→ **MATERIAL**
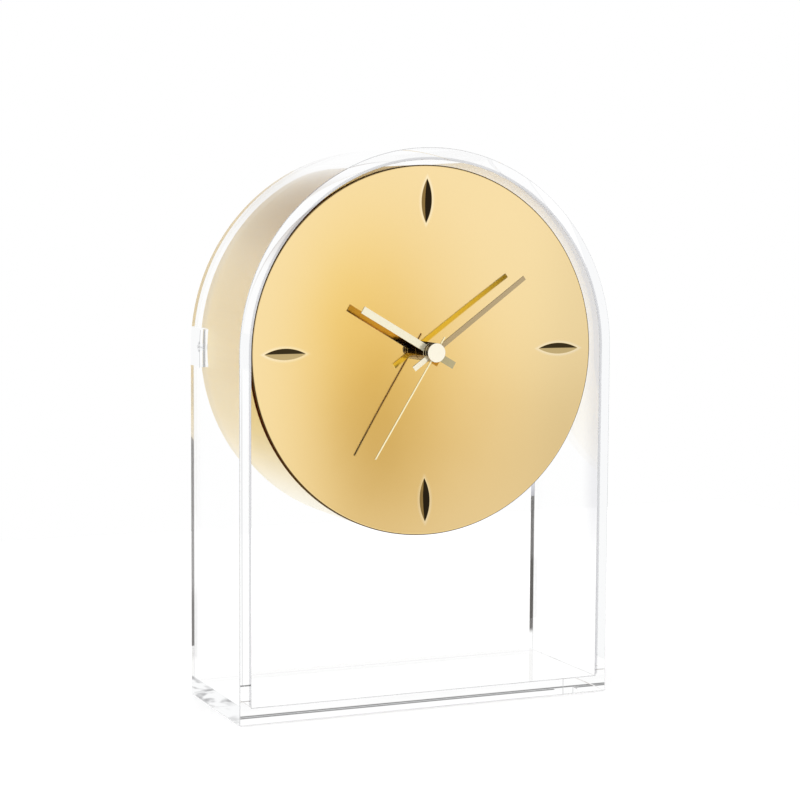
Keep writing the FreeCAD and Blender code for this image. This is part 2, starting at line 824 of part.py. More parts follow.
def movement_case():
    """Return the movement's box: a gear chamber closed behind and a battery bay open behind."""
    half = movement_half
    box = block((-half, half), (lid_back, movement_back), (axis_z - half, axis_z + half))
    chamber_y = (lid_back - overrun, movement_back_inner)
    chamber = block((-chamber_half, chamber_half), chamber_y, (chamber_bottom, chamber_top))
    bay_y = (lid_back - overrun, movement_back + overrun)
    bay = block((-chamber_half, chamber_half), bay_y, (bay_bottom, bay_top))
    knob_hole_radius = knob_stem_radius + running_clearance
    cutters = [
        chamber,
        bay,
        rod(knob_hole_radius, movement_back_inner - overrun, movement_back + overrun, knob_place),
        pivot_hole(centre_line, movement_back_inner, "rear"),
        pivot_hole(fifth_place, movement_back_inner, "rear"),
        pivot_hole(rotor_place, movement_back_inner, "rear"),
    ]
    for cutter in cutters:
        box = box.cut(cutter)
    return box


def mounting_nut():
    """Return the six-sided nut that clamps the movement to the bulkhead."""
    corner_radius = nut_width / 2 / math.cos(math.radians(30))
    start = bulkhead_front - nut_height
    corners = [point(stepped(centre_line, corner_radius, 60 * index), start) for index in range(6)]
    body = Part.Face(Part.makePolygon(corners + corners[:1])).extrude(FORWARD * nut_height)
    return body.cut(rod(bushing_radius + press_clearance, start - overrun, bulkhead_front + overrun))


def mounting_washer():
    """Return the soft washer between the bulkhead and the movement."""
    return tube(washer_radius, bushing_radius + washer_clearance, bulkhead_back, lid_front)


# The motor and the electrical parts

coil_z = axis_z + coil_rise
stator_left = rotor_place[0] - stator_left_reach
stator_right = rotor_place[0] + stator_right_reach
stator_y = (magnet_layer - stator_thickness / 2, magnet_layer + stator_thickness / 2)
core_top = coil_z + core_height / 2
bobbin_left = stator_left + stator_arm_width + bobbin_end_gap
bobbin_right = stator_right - stator_arm_width - bobbin_end_gap


def rod_sideways(radius, left, right, y, z):
    """Return a round rod along X."""
    return Part.makeCylinder(radius, right - left, Vector(left, y, z), SIDEWAYS)


def stator():
    """Return the stator: a ring around the magnet, two arms, and the core bar through the coil."""
    rotor_z = axis_z + rotor_place[1]
    left_bottom = rotor_z - stator_bridge_drop
    right_bottom = rotor_z + stator_bridge_rise
    left_arm_edge = stator_left + stator_arm_width
    right_arm_edge = stator_right - stator_arm_width
    ring_left = rotor_place[0] - stator_hole_radius
    ring_right = rotor_place[0] + stator_hole_radius
    parts = [
        rod(stator_disc_radius, stator_y[0], stator_y[1], rotor_place),
        block((stator_left, left_arm_edge), stator_y, (left_bottom, core_top)),
        block((stator_left, ring_left), stator_y, (left_bottom, left_bottom + stator_arm_width)),
        block((right_arm_edge, stator_right), stator_y, (right_bottom, core_top)),
        block((ring_right, stator_right), stator_y, (right_bottom, right_bottom + stator_arm_width)),
        block((stator_left, stator_right), stator_y, (coil_z - core_height / 2, core_top)),
    ]
    hole = rod(stator_hole_radius, stator_y[0] - overrun, stator_y[1] + overrun, rotor_place)
    return fused(parts).cut(hole)


def coil_bobbin():
    """Return the flanged bobbin with a rectangular hole for the stator's core."""
    body = rod_sideways(bobbin_radius, bobbin_left, bobbin_right, magnet_layer, coil_z)
    ends = []
    for left in (bobbin_left, bobbin_right - bobbin_flange_thickness):
        right = left + bobbin_flange_thickness
        ends.append(rod_sideways(bobbin_flange_radius, left, right, magnet_layer, coil_z))
    half_depth = stator_thickness / 2 + core_clearance
    half_height = core_height / 2 + core_clearance
    hole = block(
        (bobbin_left - overrun, bobbin_right + overrun),
        (magnet_layer - half_depth, magnet_layer + half_depth),
        (coil_z - half_height, coil_z + half_height),
    )
    return fused([body] + ends).cut(hole)


def coil_winding():
    """Return the copper winding between the bobbin's flanges."""
    left = bobbin_left + bobbin_flange_thickness
    right = bobbin_right - bobbin_flange_thickness
    outside = rod_sideways(winding_radius, left, right, magnet_layer, coil_z)
    hole_radius = bobbin_radius + press_clearance
    return outside.cut(rod_sideways(hole_radius, left - overrun, right + overrun, magnet_layer, coil_z))


board_bottom = axis_z - board_drop
board_front = movement_back_inner - board_thickness
board_middle = board_left + board_width / 2


def circuit_board():
    """Return the circuit board on the movement's back wall."""
    return block(
        (board_left, board_left + board_width),
        (board_front, movement_back_inner),
        (board_bottom, board_bottom + board_height),
    )


def clock_chip():
    """Return the round sealed chip on the board."""
    place = (board_middle, board_bottom + chip_rise - axis_z)
    front_face = board_front - chip_height
    drop = rod(chip_radius, front_face, board_front, place)
    rim = [edge for edge in drop.Edges if edge.Closed and edge.CenterOfMass.y < front_face + chip_height / 2]
    return drop.makeFillet(chip_height / 2, rim)


def quartz_crystal():
    """Return the crystal's round can, lying on the board."""
    y = board_front - crystal_radius - crystal_clearance
    start = Vector(board_middle, y, board_bottom + crystal_rise)
    return Part.makeCylinder(crystal_radius, crystal_length, start, UPWARD)


def battery():
    """Return the round cell with its nub to the right."""
    nub_left = battery_right - battery_nub_length
    shoulder = nub_left - battery_shoulder
    radius = battery_diameter / 2
    can = rod_sideways(radius, battery_left, shoulder, battery_y, battery_z)
    cap_base = Vector(shoulder, battery_y, battery_z)
    cap = Part.makeCone(radius, radius - battery_shoulder, battery_shoulder, cap_base, SIDEWAYS)
    nub = rod_sideways(battery_nub_radius, shoulder, battery_right, battery_y, battery_z)
    return fused([can, cap, nub])


def positive_contact():
    """Return the flat contact at the cell's nub."""
    return block(
        (chamber_half - contact_thickness, chamber_half),
        (battery_y - contact_width / 2, battery_y + contact_width / 2),
        (battery_z - contact_height / 2, battery_z + contact_height / 2),
    )


def negative_contact():
    """Return the contact at the cell's flat end: a plate with a bowed leaf spring."""
    wall_x = -chamber_half
    face_x = wall_x + contact_thickness
    plate = block(
        (wall_x, face_x),
        (battery_y - contact_width / 2, battery_y + contact_width / 2),
        (battery_z - contact_height / 2, battery_z + contact_height / 2),
    )
    low = battery_y - contact_width / 2
    high = battery_y + contact_width / 2
    z = battery_z - contact_spring_width / 2
    crown_x = battery_left - battery_end_gap
    outer = Part.Arc(Vector(face_x, low, z), Vector(crown_x, battery_y, z), Vector(face_x, high, z)).toShape()
    inner_low = Vector(face_x, low + 2 * contact_thickness, z)
    inner_high = Vector(face_x, high - 2 * contact_thickness, z)
    inner = Part.Arc(inner_low, Vector(crown_x - contact_thickness, battery_y, z), inner_high).toShape()
    feet = [
        Part.LineSegment(Vector(face_x, low, z), inner_low).toShape(),
        Part.LineSegment(inner_high, Vector(face_x, high, z)).toShape(),
    ]
    section = Part.Face(Part.Wire(Part.__sortEdges__([outer, inner] + feet)))
    return fused([plate, section.extrude(UPWARD * contact_spring_width)])


nodes = {
    "clear_case": clear_case(),
    "lug_screws": lug_screws(),
    "drum_shell": drum_shell(),
    "rear_cover": rear_cover(),
    "dial": dial(),
    "hour_hand": hour_hand(),
    "hour_boss": tube(hub_radius, hour_bore, hour_back, hour_boss_back),
    "minute_hand": minute_hand(),
    "minute_boss": tube(hub_radius, minute_bore, minute_back, minute_boss_back),
    "seconds_hand": seconds_hand(),
    "seconds_boss": tube(hub_radius, seconds_bore, needle_back, seconds_boss_back),
    "hub_cap": hub_cap(),
    "movement_lid": movement_lid(),
    "movement_case": movement_case(),
    "train_plate": train_plate(),
    "mounting_nut": mounting_nut(),
    "mounting_washer": mounting_washer(),
    "seconds_wheel": seconds_wheel(),
    "fifth_wheel": fifth_wheel(),
    "rotor": rotor(),
    "rotor_magnet": rotor_magnet(),
    "third_wheel": third_wheel(),
    "centre_wheel": centre_wheel(),
    "minute_arbor": minute_arbor(),
    "hour_wheel": hour_wheel(),
    "motion_wheel": motion_wheel(),
    "setting_knob": setting_knob(),
    "stator": stator(),
    "coil_bobbin": coil_bobbin(),
    "coil_winding": coil_winding(),
    "circuit_board": circuit_board(),
    "clock_chip": clock_chip(),
    "quartz_crystal": quartz_crystal(),
    "battery": battery(),
    "positive_contact": positive_contact(),
    "negative_contact": negative_contact(),
}

os.makedirs("parts", exist_ok=True)
for name, shape in nodes.items():
    shape.exportStep(os.path.join("parts", name + ".step"))
    box = shape.BoundBox
    print(
        f"{name}: {len(shape.Solids)} solid(s), valid {shape.isValid()}, volume {shape.Volume:.1f},"
        f" x {box.XMin:.2f} {box.XMax:.2f}, y {box.YMin:.2f} {box.YMax:.2f}, z {box.ZMin:.2f} {box.ZMax:.2f}"
    )
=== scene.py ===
import math

import bmesh
import bpy
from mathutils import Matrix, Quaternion, Vector


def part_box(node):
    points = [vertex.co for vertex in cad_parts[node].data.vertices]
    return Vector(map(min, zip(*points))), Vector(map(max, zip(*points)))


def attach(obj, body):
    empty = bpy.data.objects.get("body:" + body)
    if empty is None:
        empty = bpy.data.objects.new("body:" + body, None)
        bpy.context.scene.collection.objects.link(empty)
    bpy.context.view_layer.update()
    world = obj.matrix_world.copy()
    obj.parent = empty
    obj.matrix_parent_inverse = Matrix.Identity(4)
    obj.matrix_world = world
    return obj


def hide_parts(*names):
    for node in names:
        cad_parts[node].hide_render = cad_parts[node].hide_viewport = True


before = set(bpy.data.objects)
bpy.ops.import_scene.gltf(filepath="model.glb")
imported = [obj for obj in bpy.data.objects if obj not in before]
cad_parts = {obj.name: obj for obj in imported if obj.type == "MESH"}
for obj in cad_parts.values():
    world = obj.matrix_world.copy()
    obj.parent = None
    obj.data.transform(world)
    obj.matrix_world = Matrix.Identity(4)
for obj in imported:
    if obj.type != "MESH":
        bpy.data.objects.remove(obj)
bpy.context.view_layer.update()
bpy.ops.object.select_all(action="DESELECT")

# Lengths are in metres. +X is to the right of the dial, +Y is to the back and +Z is up.
MM = 0.001
AXIS_Z = 192 * MM
FULL_TURN = 2 * math.pi
OVERCUT = 1.0 * MM

# Clear case
CASE_FRONT = -40 * MM
CASE_BACK = 40 * MM
CASE_HALF_WIDTH = 108 * MM
CASE_WALL = 6.5 * MM
SLAB_HEIGHT = 9 * MM
INNER_RADIUS = CASE_HALF_WIDTH - CASE_WALL
ARCH_STEPS = 128
CASE_EDGE = 0.3 * MM

# Lugs and their screws
LUG_INNER_X = 88.5 * MM
LUG_FRONT = 24.4 * MM
LUG_BACK = 39.4 * MM
LUG_HEIGHT = 20 * MM
LUG_EDGE = 1.5 * MM
LUG_CLEARANCE = 0.3 * MM
SCREW_X = 93.5 * MM
SCREW_HOLE = 1.7 * MM
SCREW_RECESS = 3.0 * MM
SCREW_RECESS_DEPTH = 2.0 * MM

# Drum
DRUM_RADIUS = 99.0 * MM
DRUM_WALL = 2.6 * MM
DRUM_BACK = 36.4 * MM
DRUM_FRONT_EDGE = 0.25 * MM
DRUM_BACK_EDGE = 0.8 * MM
DRUM_INNER = DRUM_RADIUS - DRUM_WALL
SPIGOT_FIT = 0.1 * MM
SEAM = 0.15 * MM
BULKHEAD_FRONT = -25.0 * MM
BULKHEAD_BACK = -22.8 * MM
BUSHING_HOLE = 4.05 * MM
SEAT_LENGTH = 11 * MM
SEAT_HALF_HEIGHT = 6 * MM
SEAT_REACH = 4.5 * MM
PILOT_RADIUS = 1.52 * MM
PILOT_LENGTH = 20 * MM
ROUND_STEPS = 256

# Dial
DIAL_RIM_Y = -33.0 * MM
DIAL_DISH = 3.2 * MM
DIAL_THICKNESS = 2.0 * MM
DIAL_EDGE = 0.8 * MM
DIAL_SKIRT_END = -29.0 * MM
DIAL_SKIRT_WALL = 1.2 * MM
DIAL_HOLE = 3.2 * MM
RIM_BAND = 0.1 * MM
DISH_EDGE = DRUM_RADIUS - DIAL_EDGE
DISH_SPHERE = (DISH_EDGE ** 2 + DIAL_DISH ** 2) / (2 * DIAL_DISH)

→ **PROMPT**
Give again only the lines from the one bearing "for name, shape" through the one bearing "if empty is", exactly as they stand.

→ **RESPONSE BELOW**
for name, shape in nodes.items():
    shape.exportStep(os.path.join("parts", name + ".step"))
    box = shape.BoundBox
    print(
        f"{name}: {len(shape.Solids)} solid(s), valid {shape.isValid()}, volume {shape.Volume:.1f},"
        f" x {box.XMin:.2f} {box.XMax:.2f}, y {box.YMin:.2f} {box.YMax:.2f}, z {box.ZMin:.2f} {box.ZMax:.2f}"
    )
=== scene.py ===
import math

import bmesh
import bpy
from mathutils import Matrix, Quaternion, Vector


def part_box(node):
    points = [vertex.co for vertex in cad_parts[node].data.vertices]
    return Vector(map(min, zip(*points))), Vector(map(max, zip(*points)))


def attach(obj, body):
    empty = bpy.data.objects.get("body:" + body)
    if empty is None:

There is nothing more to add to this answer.